Now Loday's book "cyclic cohomology", he defines the non-commutative de-Rham cohomology of $A$ to be the cohomology of the complex $((\Omega_A)_{\mathrm{ab}}, d)$, i.e. he takes the abelianization of $\Omega_A$.

Q: Why is that? What is wrong with defining the non-commutative de-Rham-cohomology just as the cohomology of $\Omega_A$?

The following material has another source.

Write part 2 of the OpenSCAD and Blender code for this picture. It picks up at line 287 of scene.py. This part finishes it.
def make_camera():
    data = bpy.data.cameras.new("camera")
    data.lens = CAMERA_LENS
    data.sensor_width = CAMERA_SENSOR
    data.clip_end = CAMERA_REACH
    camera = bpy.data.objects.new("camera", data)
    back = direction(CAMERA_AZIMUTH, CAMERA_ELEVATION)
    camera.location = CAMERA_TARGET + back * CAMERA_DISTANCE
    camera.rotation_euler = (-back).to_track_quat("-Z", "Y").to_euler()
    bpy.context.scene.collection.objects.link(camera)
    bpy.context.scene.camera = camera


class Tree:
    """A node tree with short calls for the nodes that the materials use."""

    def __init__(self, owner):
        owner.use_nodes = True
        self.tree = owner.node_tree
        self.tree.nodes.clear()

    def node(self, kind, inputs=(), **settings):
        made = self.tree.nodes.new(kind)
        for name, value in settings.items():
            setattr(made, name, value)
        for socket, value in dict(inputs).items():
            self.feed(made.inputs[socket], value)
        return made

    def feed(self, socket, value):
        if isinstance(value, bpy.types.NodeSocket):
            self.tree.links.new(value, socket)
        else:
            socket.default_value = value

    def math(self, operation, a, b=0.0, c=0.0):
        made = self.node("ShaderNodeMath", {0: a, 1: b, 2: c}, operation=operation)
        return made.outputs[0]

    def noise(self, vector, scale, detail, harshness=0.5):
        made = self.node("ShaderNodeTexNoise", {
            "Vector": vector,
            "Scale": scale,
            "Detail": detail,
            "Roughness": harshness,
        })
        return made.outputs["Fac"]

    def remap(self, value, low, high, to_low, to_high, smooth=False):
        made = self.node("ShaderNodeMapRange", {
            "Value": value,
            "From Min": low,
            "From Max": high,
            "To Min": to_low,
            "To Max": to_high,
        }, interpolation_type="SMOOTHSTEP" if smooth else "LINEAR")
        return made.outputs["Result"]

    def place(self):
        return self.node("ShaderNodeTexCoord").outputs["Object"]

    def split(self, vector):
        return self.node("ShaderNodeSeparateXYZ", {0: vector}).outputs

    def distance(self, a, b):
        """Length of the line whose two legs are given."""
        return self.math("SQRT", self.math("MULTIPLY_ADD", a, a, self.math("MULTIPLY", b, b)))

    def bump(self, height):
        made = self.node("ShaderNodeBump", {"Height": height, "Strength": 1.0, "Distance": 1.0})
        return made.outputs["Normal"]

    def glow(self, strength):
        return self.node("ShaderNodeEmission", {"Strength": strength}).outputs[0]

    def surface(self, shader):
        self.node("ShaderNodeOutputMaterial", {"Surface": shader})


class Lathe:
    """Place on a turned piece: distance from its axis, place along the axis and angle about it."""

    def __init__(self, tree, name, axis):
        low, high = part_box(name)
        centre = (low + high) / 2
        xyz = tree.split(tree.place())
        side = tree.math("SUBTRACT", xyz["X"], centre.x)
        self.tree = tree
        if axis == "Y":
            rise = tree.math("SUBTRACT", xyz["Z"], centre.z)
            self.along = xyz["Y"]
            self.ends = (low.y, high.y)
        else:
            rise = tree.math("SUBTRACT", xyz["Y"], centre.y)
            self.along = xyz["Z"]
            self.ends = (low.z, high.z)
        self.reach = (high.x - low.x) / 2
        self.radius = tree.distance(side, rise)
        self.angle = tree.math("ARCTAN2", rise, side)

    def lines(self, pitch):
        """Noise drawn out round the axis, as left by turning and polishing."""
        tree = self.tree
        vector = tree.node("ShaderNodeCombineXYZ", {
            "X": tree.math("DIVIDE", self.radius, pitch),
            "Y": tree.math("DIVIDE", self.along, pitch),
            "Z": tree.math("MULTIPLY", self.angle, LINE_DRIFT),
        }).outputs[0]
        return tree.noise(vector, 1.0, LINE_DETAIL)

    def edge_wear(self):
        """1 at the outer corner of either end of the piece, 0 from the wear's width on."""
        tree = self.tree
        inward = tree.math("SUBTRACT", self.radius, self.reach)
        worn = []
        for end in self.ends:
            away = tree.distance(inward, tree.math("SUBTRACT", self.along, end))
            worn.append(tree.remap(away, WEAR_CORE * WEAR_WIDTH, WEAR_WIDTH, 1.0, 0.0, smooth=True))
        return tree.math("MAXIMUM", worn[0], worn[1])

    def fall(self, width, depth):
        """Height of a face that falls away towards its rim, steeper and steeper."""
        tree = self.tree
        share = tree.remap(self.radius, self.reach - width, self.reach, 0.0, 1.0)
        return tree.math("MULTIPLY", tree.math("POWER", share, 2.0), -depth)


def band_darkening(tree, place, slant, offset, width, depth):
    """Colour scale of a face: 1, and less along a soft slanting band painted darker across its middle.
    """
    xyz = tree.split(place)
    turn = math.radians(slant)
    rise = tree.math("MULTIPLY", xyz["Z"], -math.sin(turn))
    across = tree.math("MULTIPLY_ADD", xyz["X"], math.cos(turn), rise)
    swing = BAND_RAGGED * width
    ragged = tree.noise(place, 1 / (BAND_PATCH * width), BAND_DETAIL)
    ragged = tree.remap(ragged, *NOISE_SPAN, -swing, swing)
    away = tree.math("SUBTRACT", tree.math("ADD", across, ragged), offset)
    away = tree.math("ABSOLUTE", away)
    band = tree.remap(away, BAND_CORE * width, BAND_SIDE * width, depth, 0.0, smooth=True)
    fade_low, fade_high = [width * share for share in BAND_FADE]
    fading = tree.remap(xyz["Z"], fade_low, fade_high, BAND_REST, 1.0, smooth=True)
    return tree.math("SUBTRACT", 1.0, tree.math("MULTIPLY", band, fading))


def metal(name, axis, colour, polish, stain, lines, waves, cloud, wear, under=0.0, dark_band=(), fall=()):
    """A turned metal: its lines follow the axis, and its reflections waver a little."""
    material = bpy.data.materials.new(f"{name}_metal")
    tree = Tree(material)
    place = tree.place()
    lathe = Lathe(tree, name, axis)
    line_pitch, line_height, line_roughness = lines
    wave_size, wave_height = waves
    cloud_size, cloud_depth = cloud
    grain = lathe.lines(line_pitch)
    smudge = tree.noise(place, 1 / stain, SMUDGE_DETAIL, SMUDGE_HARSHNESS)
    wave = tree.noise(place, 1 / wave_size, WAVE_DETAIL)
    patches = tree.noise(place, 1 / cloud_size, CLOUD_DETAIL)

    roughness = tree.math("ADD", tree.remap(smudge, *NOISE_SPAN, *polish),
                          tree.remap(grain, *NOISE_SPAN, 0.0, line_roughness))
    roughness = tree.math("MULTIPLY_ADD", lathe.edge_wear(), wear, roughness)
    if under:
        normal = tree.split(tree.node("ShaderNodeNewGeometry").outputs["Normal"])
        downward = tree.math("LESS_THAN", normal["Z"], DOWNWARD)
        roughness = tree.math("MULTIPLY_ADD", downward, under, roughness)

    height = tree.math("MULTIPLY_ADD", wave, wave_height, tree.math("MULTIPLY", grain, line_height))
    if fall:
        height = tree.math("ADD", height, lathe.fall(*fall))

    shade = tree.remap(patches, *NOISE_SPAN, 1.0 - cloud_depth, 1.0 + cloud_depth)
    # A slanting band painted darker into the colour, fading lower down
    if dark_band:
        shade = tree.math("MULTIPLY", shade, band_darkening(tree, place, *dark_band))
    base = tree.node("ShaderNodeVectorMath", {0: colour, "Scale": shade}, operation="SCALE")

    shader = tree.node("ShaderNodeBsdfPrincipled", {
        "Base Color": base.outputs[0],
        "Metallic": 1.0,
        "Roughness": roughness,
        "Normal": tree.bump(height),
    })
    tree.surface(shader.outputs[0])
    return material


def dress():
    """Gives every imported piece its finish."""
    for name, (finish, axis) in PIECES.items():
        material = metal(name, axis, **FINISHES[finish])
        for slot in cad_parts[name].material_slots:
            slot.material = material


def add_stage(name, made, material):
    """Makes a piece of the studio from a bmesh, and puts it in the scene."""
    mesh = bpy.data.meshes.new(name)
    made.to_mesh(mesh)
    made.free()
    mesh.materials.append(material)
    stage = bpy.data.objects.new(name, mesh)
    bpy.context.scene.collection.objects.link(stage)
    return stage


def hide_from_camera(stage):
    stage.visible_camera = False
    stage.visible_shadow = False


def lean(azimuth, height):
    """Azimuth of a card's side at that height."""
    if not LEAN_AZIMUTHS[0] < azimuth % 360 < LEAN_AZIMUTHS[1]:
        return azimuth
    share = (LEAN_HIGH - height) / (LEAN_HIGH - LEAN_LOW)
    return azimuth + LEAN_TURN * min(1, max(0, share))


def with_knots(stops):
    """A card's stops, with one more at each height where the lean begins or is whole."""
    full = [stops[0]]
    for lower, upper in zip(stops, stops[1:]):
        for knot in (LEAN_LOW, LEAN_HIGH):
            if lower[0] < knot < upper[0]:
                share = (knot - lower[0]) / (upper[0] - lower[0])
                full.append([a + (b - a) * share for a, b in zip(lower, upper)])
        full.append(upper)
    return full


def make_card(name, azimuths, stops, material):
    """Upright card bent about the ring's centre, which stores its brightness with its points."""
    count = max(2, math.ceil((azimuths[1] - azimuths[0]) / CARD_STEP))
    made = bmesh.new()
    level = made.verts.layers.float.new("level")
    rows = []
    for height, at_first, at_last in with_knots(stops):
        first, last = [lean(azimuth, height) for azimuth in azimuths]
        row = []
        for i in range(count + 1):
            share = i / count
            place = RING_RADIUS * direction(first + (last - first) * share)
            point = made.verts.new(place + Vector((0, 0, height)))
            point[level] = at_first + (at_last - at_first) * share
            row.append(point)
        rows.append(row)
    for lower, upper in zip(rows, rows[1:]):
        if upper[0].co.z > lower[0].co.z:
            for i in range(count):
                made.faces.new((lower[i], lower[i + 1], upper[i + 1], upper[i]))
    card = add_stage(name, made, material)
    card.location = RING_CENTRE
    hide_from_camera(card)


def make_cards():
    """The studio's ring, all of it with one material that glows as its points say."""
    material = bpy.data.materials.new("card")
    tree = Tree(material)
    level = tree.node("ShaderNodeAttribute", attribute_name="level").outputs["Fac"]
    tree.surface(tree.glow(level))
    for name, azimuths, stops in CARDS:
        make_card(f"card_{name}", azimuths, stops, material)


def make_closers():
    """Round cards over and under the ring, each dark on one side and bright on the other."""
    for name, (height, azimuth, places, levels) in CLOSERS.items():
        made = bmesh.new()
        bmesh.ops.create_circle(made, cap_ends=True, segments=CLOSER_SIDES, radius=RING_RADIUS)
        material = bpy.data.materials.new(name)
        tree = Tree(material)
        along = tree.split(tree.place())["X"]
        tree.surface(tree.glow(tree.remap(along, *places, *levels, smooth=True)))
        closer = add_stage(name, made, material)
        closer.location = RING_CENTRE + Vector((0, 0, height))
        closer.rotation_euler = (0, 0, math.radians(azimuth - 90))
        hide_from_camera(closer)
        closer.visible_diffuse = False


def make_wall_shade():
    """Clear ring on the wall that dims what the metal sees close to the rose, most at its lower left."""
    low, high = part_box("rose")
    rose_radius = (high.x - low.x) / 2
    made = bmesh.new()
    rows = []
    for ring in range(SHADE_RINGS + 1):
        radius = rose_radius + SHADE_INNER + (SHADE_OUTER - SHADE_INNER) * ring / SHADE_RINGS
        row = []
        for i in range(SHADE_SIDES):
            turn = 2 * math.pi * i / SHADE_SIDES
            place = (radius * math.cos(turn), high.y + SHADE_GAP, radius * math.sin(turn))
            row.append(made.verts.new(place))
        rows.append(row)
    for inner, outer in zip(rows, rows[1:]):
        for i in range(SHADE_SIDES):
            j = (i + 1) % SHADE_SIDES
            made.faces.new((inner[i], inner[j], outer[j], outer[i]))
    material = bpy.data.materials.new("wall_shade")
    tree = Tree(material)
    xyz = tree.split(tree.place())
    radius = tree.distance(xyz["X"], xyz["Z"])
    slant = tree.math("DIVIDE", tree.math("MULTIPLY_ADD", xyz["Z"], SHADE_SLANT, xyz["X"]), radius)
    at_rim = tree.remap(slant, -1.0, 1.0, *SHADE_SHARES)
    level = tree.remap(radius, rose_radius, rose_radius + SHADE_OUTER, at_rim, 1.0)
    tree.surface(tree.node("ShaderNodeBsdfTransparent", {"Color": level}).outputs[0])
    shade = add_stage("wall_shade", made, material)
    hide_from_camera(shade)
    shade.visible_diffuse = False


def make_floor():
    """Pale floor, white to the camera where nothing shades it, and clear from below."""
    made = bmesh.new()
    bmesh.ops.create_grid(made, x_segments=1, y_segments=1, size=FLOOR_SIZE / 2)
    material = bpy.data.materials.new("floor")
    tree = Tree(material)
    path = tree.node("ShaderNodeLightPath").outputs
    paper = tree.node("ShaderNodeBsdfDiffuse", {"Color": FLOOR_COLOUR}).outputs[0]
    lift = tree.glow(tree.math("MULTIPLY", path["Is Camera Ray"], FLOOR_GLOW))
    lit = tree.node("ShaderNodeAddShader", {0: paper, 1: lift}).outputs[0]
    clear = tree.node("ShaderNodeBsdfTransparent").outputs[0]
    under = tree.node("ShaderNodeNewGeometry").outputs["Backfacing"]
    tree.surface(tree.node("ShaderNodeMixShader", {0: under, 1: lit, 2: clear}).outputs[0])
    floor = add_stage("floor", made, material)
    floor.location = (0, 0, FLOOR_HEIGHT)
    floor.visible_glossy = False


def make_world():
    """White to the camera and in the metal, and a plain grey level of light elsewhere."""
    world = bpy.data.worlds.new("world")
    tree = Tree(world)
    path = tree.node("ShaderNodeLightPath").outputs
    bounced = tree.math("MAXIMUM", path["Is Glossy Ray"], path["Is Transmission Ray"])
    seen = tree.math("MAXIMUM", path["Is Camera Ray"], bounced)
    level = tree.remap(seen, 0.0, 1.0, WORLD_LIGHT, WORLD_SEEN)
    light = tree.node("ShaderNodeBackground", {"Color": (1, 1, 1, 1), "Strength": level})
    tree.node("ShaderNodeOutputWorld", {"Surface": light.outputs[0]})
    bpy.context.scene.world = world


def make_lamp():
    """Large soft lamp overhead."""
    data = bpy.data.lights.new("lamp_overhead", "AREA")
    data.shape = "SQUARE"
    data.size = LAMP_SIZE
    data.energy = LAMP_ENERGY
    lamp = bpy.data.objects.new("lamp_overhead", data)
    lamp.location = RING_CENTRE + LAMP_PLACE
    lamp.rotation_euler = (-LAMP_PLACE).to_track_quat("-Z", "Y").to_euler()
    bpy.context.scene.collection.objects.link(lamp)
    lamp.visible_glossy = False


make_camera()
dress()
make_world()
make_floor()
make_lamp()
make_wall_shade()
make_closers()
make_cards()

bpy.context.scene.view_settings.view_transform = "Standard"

/edit: To answer the question regarding the definition of $d$: Using the relations of $\Omega^1_A$, every element of $\Omega^n_A$ can be brought into the form $a_0 da_1\cdots da_n$. For these, $$d(a_0 da_1\cdots da_n) = da_0da_1 \cdots da_n.$$

Answer 1

I do not really know the reason, but if I would guess I think it might be $\Omega(A)$ is no longer an abelian category. The exact sequences you written down are not just exact sequences of abelian groups, but may be interpreted as exact sequences of algebras (note that we have $d(ab)=da*b+a*db=0*b+a*0=0$ for $a,b\in \ker(d)$).

I am not entirely sure if the construction of abelian category carries through for non-commutative algebras. I do not know any counter-example, but it sounds very unlikely to be true as the construction is so general (consider some infinite dimensional non-commutative $\mathbb{C}$-Banach algebras, for example).